TORONTO, ON / ACCESS Newswire / March 14, 2025 / abrdn Asia-Pacific Income Fund VCC (TSX:FAP) (UEN: T21VC0235H) (the "Company"), a closed-end investment company trading on the Toronto Stock Exchange, announced today the results of the Annual General and Special Meeting of Shareholders (the "Meeting") held on March 14, 2025.

The Company is pleased to announce that shareholders have approved all resolutions, including amendments to the VCC Constitution including: (a) an annual redemption right eliminating the current 10% Cap which would allow shareholders to tender for redemption when the redemption conditions are met, 100% of the Company's issued and outstanding shares; and (b) provide the Board, abrdn Canada Limited and abrdn Asia Limited the power to terminate and wind up the Company.

In light of this approval and the possibility that significant redemptions could result in the Company no longer being economically viable, the Board may determine, commencing in 2026, following the announcement of an annual redemption, that it is in the best interest of the Company and its Shareholders to terminate the Company. Factors that the Board may take into consideration at this time may include the liquidity of the shares and higher share price volatility following a significant redemption. If the Board makes such a determination, it has the discretion to terminate the Company, subject to providing the required notice by way of a press release and compliance with all relevant laws (including, without limitation, the VCC Act). Consequently, if a notice of termination has been provided by way of a press release issued not less than 15 days prior to the Redemption Date, the annual redemption will not proceed and the Company will proceed with a complete liquidation.

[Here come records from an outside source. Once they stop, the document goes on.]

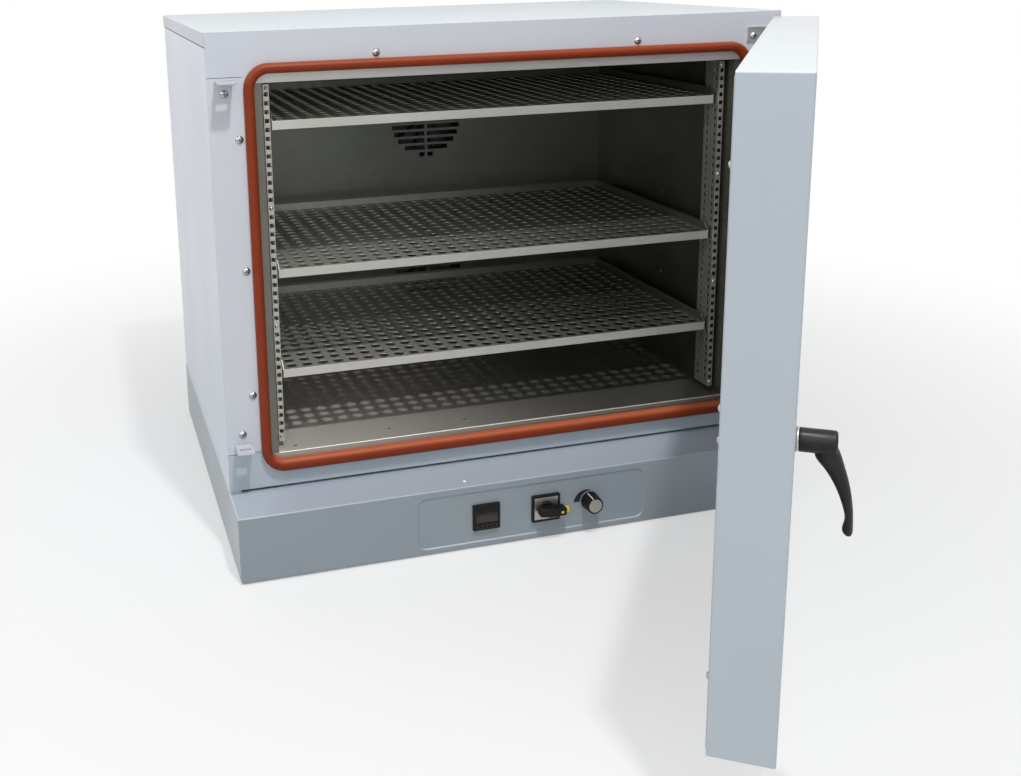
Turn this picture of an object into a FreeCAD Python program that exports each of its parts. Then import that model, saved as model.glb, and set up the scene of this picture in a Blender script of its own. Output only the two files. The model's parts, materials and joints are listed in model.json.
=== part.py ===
import FreeCAD
import Part
import math
import os

os.makedirs("parts", exist_ok=True)
Vector = FreeCAD.Vector
right_way = Vector(1, 0, 0)
back_way = Vector(0, 1, 0)
up_way = Vector(0, 0, 1)
half = 0.5
quarter = 0.25
full_turn = 360.0
parallel_limit = 0.999

# General: lengths in millimetres
overrun = 5.0
seat_gap = 0.3
running_gap = 0.08
casing_sheet = 1.5
chamber_sheet = 1.0

# Cabinet: origin under the middle of the base, front towards -Y
cabinet_width = 1040.0
body_depth = 720.0
ledge_depth = 100.0
base_height = 121.0
body_height = 790.0
base_front = -(body_depth + ledge_depth) * half
body_front = base_front + ledge_depth
cabinet_back = -base_front
cabinet_side = cabinet_width * half
cabinet_top = base_height + body_height

# Base
base_edge_radius = 2.4
base_bottom_radius = 8.0
base_return = 25.0
bottom_overlap = 12.0
vent_slot_length = 60.0
vent_slot_width = 5.0
vent_slot_pitch = 14.0
vent_slot_rows = 8
vent_group_offset = 220.0

# Control recess in the base front
recess_centre = 5.0
recess_width = 426.0
recess_low = 15.0
recess_high = 107.0
recess_radius = 15.0
recess_depth = 2.0
recess_slope = 2.0
control_plane = base_front + recess_depth

# Temperature controller
controller_centre = -85.0
controls_height = 60.0
controller_width = 50.0
controller_height = 48.0
controller_proud = 6.0
controller_body_side = 45.0
controller_body_depth = 78.0
controller_edge = 1.6
window_width = 40.0
window_height = 29.0
window_drop = 4.5
window_thickness = 1.0
button_width = 6.4
button_height = 4.6
button_pitch = 9.0
button_rise = 6.5
button_proud = 1.0
button_depth = 4.0
button_pocket = 4.6
button_count = 4

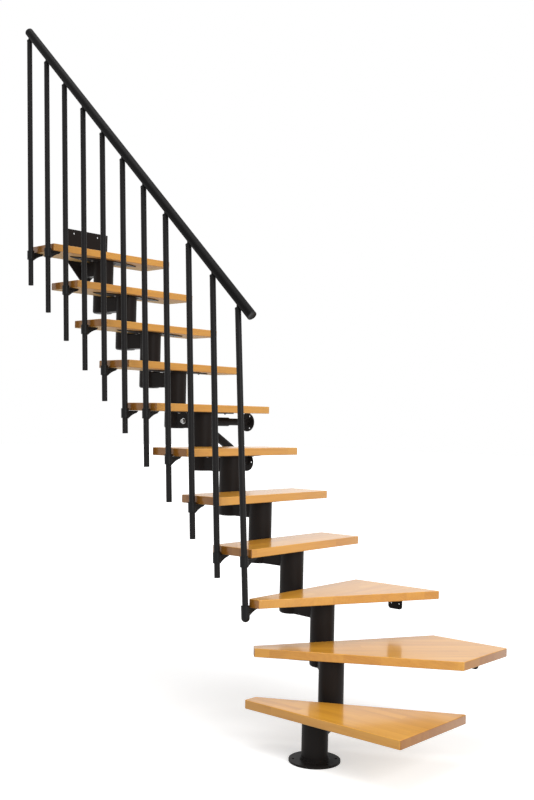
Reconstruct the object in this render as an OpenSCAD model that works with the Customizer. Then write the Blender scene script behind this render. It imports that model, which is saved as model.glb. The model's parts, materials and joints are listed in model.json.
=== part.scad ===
// Modular staircase with a central steel spine, wooden treads and a railing on one side.
// Three winder treads turn the foot of the flight by a quarter, then eight treads run straight.
// The origin is the centre of the underside of the floor flange; +Y climbs, +X goes to the wall.

/* [Flight] */
// Height from one tread top to the next
rise = 225; // [215:1:230]
// Horizontal distance from one post to the next
going = 220; // [215:1:225]
// Turn of each straight tread against the one below it
tread_fan = 0.6; // [0:0.1:0.6]

/* [Treads] */
// Length of a straight tread
tread_w = 860; // [800:10:880]
// Depth of a straight tread
tread_d = 250; // [244:1:254]
// Thickness of the boards
tread_t = 40; // [35:1:44]
// Radius of the upright corners of the boards
tread_r = 8; // [4:1:12]
// Distance from the front edge of a tread back to the post axis
nosing = 105; // [100:1:110]
// Length of a wedge-shaped winder
winder_len = 848; // [800:4:860]
// Width of a winder at its narrow end
winder_narrow = 76; // [60:1:80]
// Width of a wedge-shaped winder at its wide end
winder_wide = 524; // [480:2:530]

/* [Spine] */
// Outer diameter of the posts
tube_d = 118; // [112:0.5:119]
// Wall of the posts
tube_wall = 4; // [3:0.5:5]
// Height of the collar that carries the next post
collar_h = 92; // [80:1:96]
// Thickness of the pointed plates under the treads
plate_t = 6; // [5:1:8]
// Length of a pointed plate
plate_len = 490; // [420:10:500]
// Width of the arm between post and collar
arm_w = 64; // [50:1:70]

/* [Floor flange] */
// Diameter of the floor flange
flange_d = 230; // [220:1:240]
// Thickness of the floor flange
flange_t = 10; // [8:1:12]
// Diameter of the circle of anchor holes
flange_pcd = 190; // [180:1:196]
// Diameter of an anchor hole
flange_hole = 12; // [10:1:13]

/* [Landing plate] */
// Width of the landing plate
landing_w = 334; // [300:2:360]
// Height of the landing plate
landing_h = 308; // [290:2:310]
// Distance between the hole centres across the plate
landing_sx = 180; // [160:2:200]
// Distance between the hole centres up the plate
landing_sz = 116; // [100:2:120]

/* [Wall brace] */
// Distance from the straight posts to the face of the wall
wall_gap = 480; // [476:2:520]
// Diameter of the arm where it leaves the spine
brace_d = 50; // [46:1:54]
// Diameter of the wall flanges
wall_flange_d = 108; // [100:1:112]
// Thickness of the wall flanges
wall_flange_t = 5; // [4:0.5:8]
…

The description of the Meeting proposals and the shareholders' votes cast for and against each proposal at the Meeting are as follows:

1. Election of Directors

The number of directors was set at three (3) and the three (3) nominees listed in the management information circular dated January 17, 2025 (the "Circular") that stood for election, were elected as directors of the Company by an ordinary resolution passed at the Meeting as follows:

Director

Votes For

Votes Withheld

Radhika Ajmera

14,049,188

(97.27%)

394,487

(2.73%)

William J. Braithwaite

14,053,589

(97.30%)

390,086

(2.70%)

Henny Muliany

14,075,415

(97.45%)

368,260

(2.55%)

2. Election of Auditor

The firm KPMG LLP, Singapore was appointed as the auditor of the Company and KPMG LLP, Toronto was appointed as the principal independent registered public accountant of the Company for the fiscal year ending October 31, 2025 by an ordinary resolution passed by 14,396,685 (99.49%) votes for and 73,242 (0.51%) votes withheld.